Gadal grew up in a house next to the Tarasconian historian Adolphe Garrigou who specialised in the history of the Cathars (along with his son he is honoured by a plaque on the building he lived in in one of the squares in Tarascon). Garrigou saw himself as a preserver of the memory of the Christian sect and, seeing a kindred spirit in the young man took him under his wing as an inheritor of his knowledge. As an adult, Gadal worked as a schoolteacher but his fascination with the Cathars lead him to work for the Tourist Board Of Ussat Ornolac. In doing so he was able to explore the Pyrenean caves himself, which he believed were hiding places and sites of worship for the Cathars. Through his investigations he developed a detailed picture of what he believed were the inner mysteries of their faith. Otto Rahn, the Nazi historian and occultist, is believed to have approached him in his own quest for the secrets of the Cathars (Rahn believed that the Cathars were the trustees of the Holy Grail) but Gadal refused to co-operate with him.

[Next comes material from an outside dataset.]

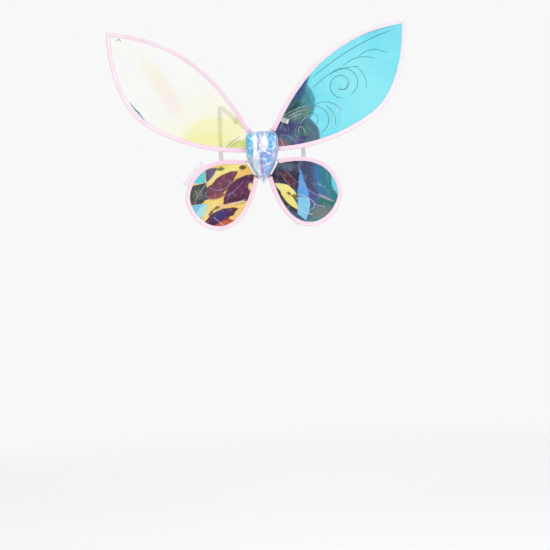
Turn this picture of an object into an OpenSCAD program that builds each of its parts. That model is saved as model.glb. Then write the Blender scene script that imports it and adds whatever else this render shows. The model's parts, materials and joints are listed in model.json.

Gadal's belief was that the spirituality of the Cathars traced back through various Gnostic beliefs (eg Manicheanism, Christian Gnosticism) to the most ancient sources of the Western Mystery Tradition - the Essenes, Hermeticism, the Egyptian Mysteries etc - but seen in a Christian context. He argued that in the Ariege basin, and particularly the Lombrives caves, Cathar Perfecti (the spiritual elite of the movement) underwent a three year period of initiation in which they experienced a transformation of the human soul, much like that experienced by Christ in the Gospels - Transfiguration, Death & Resurrection. Transformed by the Holy Spirit, the Perfecti then went out into the world, having 'died' to it, to spread the Cathar faith and minister to the Credentes, or Believers. Gadal's belief was that this process of Initiation was contained within the Christian message of the Gospels and the cycle of the Christ story.

Through his interest in the Gnostic Christianity of the Cathars and his belief in its connection with an ancient tradition, in his later years Gadal made contact with the leaders of the neo-Gnostic, Christian Rosicrucian movement the Lectorium Rosicrucianum - Jan van Rijckenborgh and Catharose de Petri. Gadal's theories and ideas subsequently became a very important element in the cosmology of the Lectorium and to this day members of the society embark on yearly pilgrimages to the Ariege and the Lombrives caves.

As well as his work in the Ariege region, Gadal travelled widely through Europe and the world lecturing on the Cathars, his findings and theories, many of which were rejected by academics as being too mystical or speculative. His books include The Inheritance Of The Cathars and On The Trail Of The Holy Grail, both printed by the Rosycross Press, the printing arm of the Lectorium. He died in 1962.